JoaoFSCruz commented 4 years ago

Wow, thanks a lot for the fast responses!

@aphelionz We don't have load balancing code in our server, and I'm not sure if we are adding it. Either way, I'll suggest doing so. Thanks!

@phillmac I'll keep an eye out for the merge to test as soon as this possible fix is added.

@phillmac I'm not getting how that could help. In query requests yeah it does help a lot (and I'll suggest to implement it, thank you!), but in creating objects as I specified above there's not much it can do to help.

phillmac commented 4 years ago

I was thinking using a cache like redis that can handle concurrent writes might fix your problem in the short term

aphelionz commented 4 years ago

@phillmac any luck with that orbit-db-store PR?

JoaoFSCruz commented 4 years ago

I'll be doing some more tests, and as soon as I have some results I'll post here.

phillmac commented 4 years ago

@JoaoFSCruz I noticed you were using docker, phillmac/orbit-db-http-api-dev:debug is the bleeding edge build, warts and all. I've included orbitdb/orbit-db-store#85 in the latest build, you may like to test if it fixes this issue or not. I haven't been able to replicate the problem yet, so I can't say for sure.

JoaoFSCruz commented 4 years ago

Yeah, I'm using docker but not the official image. I pulled your image and made some adjustments in the query feature (which I'll use to create a PR someday, hopefully soon :crossed_fingers:) and disabling HTTPS.

What do I need to run docker-compose with that image?

Right now I have this (which was working with our custom image):

  orbitdb:
    container_name: orbitdb
    image: phillmac/orbit-db-http-api-dev:debug
    depends_on: 
      - ipfs
      - ipfs-cluster
    ports: 
      - "3000:3000"
    volumes:
      - ./orbitdb

The tests I conducted with or custom image went rather well. Only some requests threw an error indicating it closed the connection without a response.
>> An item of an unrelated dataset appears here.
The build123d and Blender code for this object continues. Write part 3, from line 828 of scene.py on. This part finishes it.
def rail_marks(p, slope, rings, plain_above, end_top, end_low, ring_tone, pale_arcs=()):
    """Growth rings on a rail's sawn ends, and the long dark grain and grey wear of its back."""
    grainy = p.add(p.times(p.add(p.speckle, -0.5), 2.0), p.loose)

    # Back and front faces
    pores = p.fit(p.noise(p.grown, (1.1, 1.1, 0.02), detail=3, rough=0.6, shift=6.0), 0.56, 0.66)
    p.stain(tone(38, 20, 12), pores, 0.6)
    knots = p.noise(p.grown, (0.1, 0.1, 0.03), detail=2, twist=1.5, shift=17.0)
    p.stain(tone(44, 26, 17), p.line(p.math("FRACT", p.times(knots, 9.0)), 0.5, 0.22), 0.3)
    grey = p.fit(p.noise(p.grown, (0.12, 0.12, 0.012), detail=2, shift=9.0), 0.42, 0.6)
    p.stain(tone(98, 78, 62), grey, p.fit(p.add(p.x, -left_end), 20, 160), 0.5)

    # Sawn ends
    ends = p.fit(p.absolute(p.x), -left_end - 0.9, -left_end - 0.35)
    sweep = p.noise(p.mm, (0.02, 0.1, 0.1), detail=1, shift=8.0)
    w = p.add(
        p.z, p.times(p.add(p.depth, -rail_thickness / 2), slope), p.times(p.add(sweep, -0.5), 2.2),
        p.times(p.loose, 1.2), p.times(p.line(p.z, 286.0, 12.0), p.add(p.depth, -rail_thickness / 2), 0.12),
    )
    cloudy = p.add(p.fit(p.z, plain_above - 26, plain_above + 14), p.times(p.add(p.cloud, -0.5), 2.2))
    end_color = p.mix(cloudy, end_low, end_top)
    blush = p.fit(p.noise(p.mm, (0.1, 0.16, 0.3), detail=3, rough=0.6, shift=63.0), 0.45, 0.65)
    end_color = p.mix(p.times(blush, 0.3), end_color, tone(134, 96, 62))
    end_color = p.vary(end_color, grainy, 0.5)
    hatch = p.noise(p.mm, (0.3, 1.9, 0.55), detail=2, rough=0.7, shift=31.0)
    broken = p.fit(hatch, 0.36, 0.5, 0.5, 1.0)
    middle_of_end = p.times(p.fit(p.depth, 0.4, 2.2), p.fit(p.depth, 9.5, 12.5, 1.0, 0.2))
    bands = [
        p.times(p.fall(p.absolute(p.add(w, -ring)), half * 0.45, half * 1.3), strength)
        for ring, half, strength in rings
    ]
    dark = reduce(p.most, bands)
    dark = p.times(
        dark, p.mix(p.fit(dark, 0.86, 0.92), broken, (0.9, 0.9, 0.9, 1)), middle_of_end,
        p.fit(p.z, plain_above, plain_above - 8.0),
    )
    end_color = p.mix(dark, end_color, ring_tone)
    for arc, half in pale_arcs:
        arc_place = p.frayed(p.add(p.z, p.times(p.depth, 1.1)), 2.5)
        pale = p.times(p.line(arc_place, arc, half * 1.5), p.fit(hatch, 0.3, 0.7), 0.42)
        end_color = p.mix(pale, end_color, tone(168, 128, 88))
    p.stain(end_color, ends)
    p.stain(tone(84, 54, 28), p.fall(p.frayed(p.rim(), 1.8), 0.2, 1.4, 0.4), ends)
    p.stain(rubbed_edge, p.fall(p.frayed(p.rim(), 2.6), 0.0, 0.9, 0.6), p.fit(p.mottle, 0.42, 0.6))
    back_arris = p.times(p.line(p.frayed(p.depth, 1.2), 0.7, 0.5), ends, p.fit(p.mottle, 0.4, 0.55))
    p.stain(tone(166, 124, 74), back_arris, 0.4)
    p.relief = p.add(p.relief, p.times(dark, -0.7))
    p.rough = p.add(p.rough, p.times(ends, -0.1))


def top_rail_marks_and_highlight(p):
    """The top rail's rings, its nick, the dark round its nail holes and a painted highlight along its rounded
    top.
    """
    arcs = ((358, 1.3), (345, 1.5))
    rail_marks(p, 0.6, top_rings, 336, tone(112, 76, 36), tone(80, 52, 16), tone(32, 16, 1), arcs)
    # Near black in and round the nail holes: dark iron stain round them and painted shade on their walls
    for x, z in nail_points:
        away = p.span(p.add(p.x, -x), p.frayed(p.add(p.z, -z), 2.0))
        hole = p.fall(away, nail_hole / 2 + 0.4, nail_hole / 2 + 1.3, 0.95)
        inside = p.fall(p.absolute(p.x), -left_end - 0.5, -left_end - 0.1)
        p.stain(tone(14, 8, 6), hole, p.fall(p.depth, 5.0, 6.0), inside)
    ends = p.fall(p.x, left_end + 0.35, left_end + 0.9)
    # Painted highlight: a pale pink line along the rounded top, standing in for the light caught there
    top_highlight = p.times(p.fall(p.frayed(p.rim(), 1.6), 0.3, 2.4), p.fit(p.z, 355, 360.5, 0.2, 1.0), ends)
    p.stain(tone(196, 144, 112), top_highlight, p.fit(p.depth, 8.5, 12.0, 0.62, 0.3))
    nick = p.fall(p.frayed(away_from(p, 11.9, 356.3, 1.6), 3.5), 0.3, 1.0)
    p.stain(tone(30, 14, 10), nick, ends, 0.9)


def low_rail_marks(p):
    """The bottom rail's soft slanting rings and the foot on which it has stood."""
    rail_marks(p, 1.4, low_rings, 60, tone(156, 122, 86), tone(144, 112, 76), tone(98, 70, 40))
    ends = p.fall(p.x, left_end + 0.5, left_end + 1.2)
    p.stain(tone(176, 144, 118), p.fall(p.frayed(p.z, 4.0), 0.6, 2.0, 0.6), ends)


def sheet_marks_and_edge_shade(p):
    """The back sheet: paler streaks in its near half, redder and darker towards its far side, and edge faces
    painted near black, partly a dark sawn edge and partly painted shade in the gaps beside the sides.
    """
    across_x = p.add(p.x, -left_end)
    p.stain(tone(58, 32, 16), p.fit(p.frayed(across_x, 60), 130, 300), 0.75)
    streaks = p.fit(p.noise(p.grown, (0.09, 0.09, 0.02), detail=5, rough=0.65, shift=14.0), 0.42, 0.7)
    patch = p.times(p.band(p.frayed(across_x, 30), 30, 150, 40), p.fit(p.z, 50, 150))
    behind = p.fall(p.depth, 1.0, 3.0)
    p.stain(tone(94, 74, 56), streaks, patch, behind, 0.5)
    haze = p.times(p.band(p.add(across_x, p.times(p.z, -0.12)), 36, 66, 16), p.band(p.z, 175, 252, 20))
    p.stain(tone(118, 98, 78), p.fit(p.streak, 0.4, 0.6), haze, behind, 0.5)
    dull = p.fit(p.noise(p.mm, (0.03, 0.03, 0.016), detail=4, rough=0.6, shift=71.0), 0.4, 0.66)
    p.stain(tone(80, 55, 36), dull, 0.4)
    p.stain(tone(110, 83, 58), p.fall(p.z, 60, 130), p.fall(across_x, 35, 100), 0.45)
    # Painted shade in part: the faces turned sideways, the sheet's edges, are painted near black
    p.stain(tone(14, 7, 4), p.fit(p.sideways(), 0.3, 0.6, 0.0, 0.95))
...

We used jmeter, here goes the test plan used including the results: load-test.zip.

JoaoFSCruz commented 4 years ago

@phillmac couldn't use your image, always getting an error :man_shrugging: (error code 0) it just exited and didn't know where to get logs. But no worries!
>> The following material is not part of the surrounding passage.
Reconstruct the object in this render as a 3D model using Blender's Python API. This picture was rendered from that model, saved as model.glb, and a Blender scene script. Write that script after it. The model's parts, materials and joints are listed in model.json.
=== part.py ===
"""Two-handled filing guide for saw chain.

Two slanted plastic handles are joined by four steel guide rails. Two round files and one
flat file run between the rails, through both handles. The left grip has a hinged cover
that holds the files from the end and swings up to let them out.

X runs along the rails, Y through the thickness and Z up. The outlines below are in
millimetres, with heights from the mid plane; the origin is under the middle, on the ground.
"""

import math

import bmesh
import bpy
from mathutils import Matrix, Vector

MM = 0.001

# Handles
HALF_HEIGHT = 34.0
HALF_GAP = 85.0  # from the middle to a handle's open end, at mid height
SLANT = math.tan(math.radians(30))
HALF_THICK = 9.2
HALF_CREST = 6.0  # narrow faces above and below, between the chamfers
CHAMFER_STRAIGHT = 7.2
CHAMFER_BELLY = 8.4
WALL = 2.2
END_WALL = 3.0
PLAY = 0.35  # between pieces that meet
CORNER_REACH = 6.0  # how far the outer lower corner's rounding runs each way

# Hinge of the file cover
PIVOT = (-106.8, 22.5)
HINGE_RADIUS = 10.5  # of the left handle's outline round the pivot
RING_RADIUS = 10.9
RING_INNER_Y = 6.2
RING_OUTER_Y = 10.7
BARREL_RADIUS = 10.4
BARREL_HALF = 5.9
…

I went to you repo and cloned it, changed to debug branch and altered your Dockerfile. I did the same load test (and heavier) and it worked like a charm! :tada:

I took a look inside the repo and saw it had a lot more functionalities. How stable is this version?

phillmac commented 4 years ago

@JoaoFSCruz https://github.com/phillmac/orbit-db-http-api-dev is very much less stable than this repo. It's bleeding edge, proof-of-concept etc. and often gets broken. The problem is that I've let these two repos drift much too far apart to be able to merge new features.
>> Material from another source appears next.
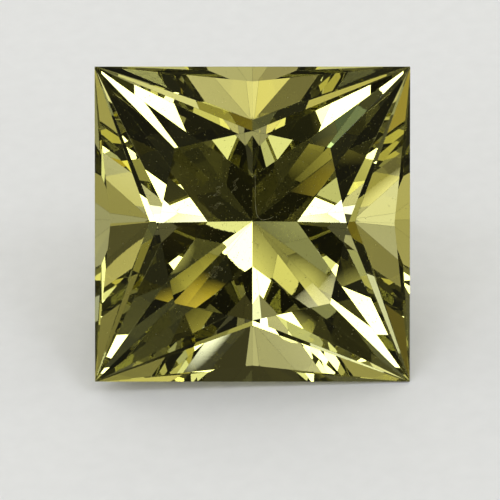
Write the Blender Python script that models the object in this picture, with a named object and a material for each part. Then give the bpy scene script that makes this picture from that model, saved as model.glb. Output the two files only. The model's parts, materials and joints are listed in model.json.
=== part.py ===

here's an example docker-compose.yml

version: "3.7"

services:
  ipfs:
    image: ipfs/go-ipfs:v0.4.22
    restart: unless-stopped
    command: ["daemon", "--migrate=true", "--enable-gc", "--enable-namesys-pubsub"]
    volumes:
      - /ipfs_data:/data/ipfs
    ports:
      - 0.0.0.0:4001:4001/tcp
    networks:
      - ipfs
  orbitdb-api:
    image:  phillmac/orbit-db-http-api-dev:debug
    restart: unless-stopped
    command: ["src/cli.js", "api", "--debug"]
    init: TRUE
    environment:
      IPFS_HOST: 'ipfs'
      ORBITDB_DIR: '/orbitdb'
      FORCE_HTTP1: 'true'
      ANNOUNCE_DBS: 'true'
      LOG: 'DEBUG'
    depends_on:
      - ipfs
    ports:
      - 0.0.0.0:3000:3000/tcp
    networks:
      - ipfs
    volumes:
      - orbitdb-data:/orbitdb
networks:
  ipfs:
volumes:
  orbitdb-data:

a second example with letsencrypt certs :

 orbitdb-api:
    image:  phillmac/orbit-db-http-api-dev:debug
    restart: unless-stopped
    command: ["src/cli.js", "api", "--debug"]
    init: TRUE
    environment:
      IPFS_HOST: 'ipfs'
      ORBITDB_DIR: '/orbitdb'
      HTTPS_CERT: '/certs/live/xxxx.xxxx.xxxx/fullchain.pem'
      HTTPS_KEY: '/certs/live/xxxx.xxxx.xxxx/privkey.pem'
      ALLOW_HTTP1: 'true'
      ANNOUNCE_DBS: 'true'
      DEBUG_QUERY: 'true'
      LOG: DEBUG

    depends_on:
      - ipfs
    ports:
      - 0.0.0.0:3000:3000/tcp
    networks:
      - ipfs
    volumes:
      - type: volume
        source: orbitdb-data
        target: /orbitdb
      - type: volume
        source: cert-data
        target: /certs
        read_only: true

note: FORCE_HTTP1: 'true' without ssl, ALLOW_HTTP1: 'true' with ssl

JoaoFSCruz commented 4 years ago

Thank you @phillmac! Worked perfectly!

aphelionz commented 4 years ago

Closing this for now, good work gents!